Le motivazioni di Chapman affondavano in un miscuglio tossico di ammirazione morbosa, risentimento e delirio psicotico. Ossessionato dal romanzo “Il giovane Holden” di J.D. Salinger, vedeva in Lennon un “impostore” (“phony”), un uomo che cantava “Imagine no possessions” vivendo nel lusso. Una percezione distorta che lo portò a pianificare l’omicidio per mesi. Condannato a una pena da 20 anni all’ergastolo, Chapman si è visto negare la libertà condizionale per ben dodici volte e rimane tuttora in carcere.
Un’eredità immortale
La morte di John Lennon non ha spento la sua voce. Anzi, ne ha amplificato il messaggio, trasformandolo in un’icona globale di pace e attivismo. Le sue canzoni, sia con i Beatles che da solista, continuano a ispirare generazioni, veicolando ideali di amore, speranza e cambiamento sociale. Da “Give Peace a Chance” a “Imagine”, la sua musica è diventata la colonna sonora di movimenti pacifisti in tutto il mondo.

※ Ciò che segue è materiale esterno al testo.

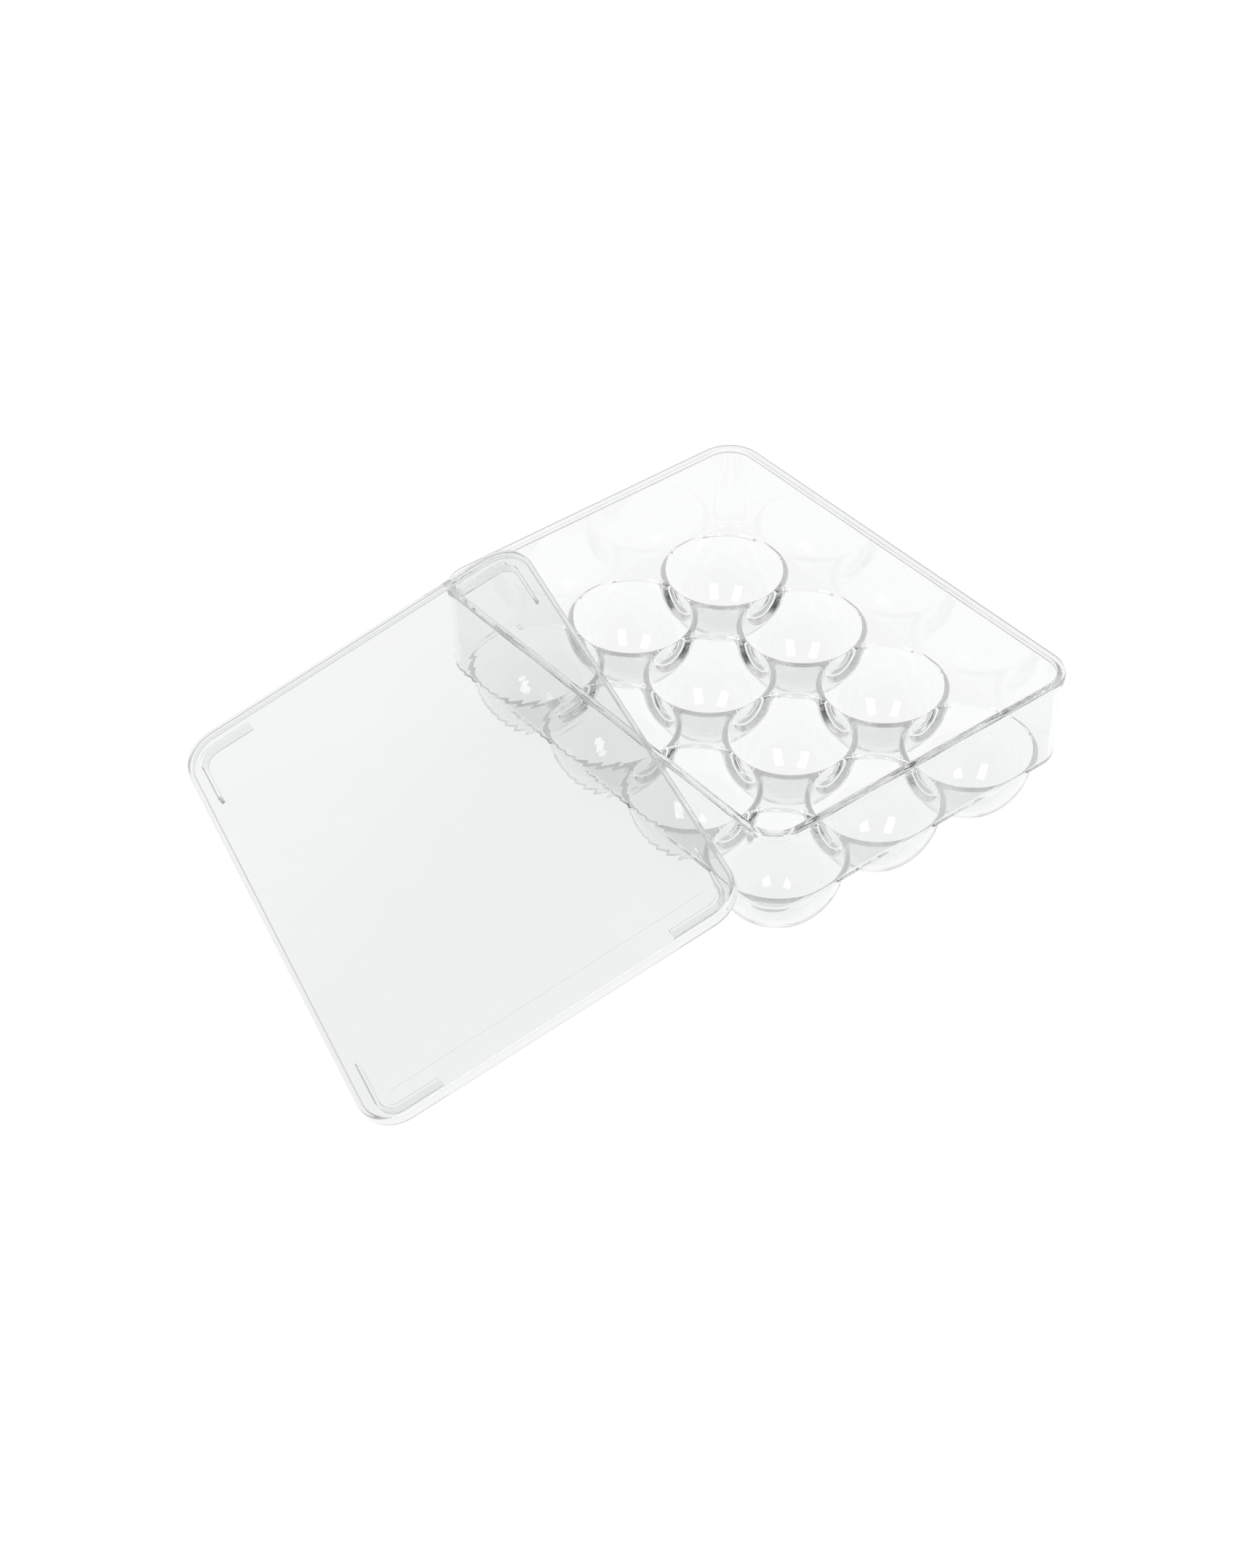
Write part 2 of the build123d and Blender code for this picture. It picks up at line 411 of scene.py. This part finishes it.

La commemorazione a Liverpool, con quel fascio di luce che illumina la sua stanza, è più di un semplice omaggio. È un promemoria potente: anche se la vita di un uomo può essere spenta, le sue idee, la sua arte e la sua luce interiore possono continuare a brillare per sempre. Un messaggio che, a 45 anni di distanza, risuona più attuale e necessario che mai.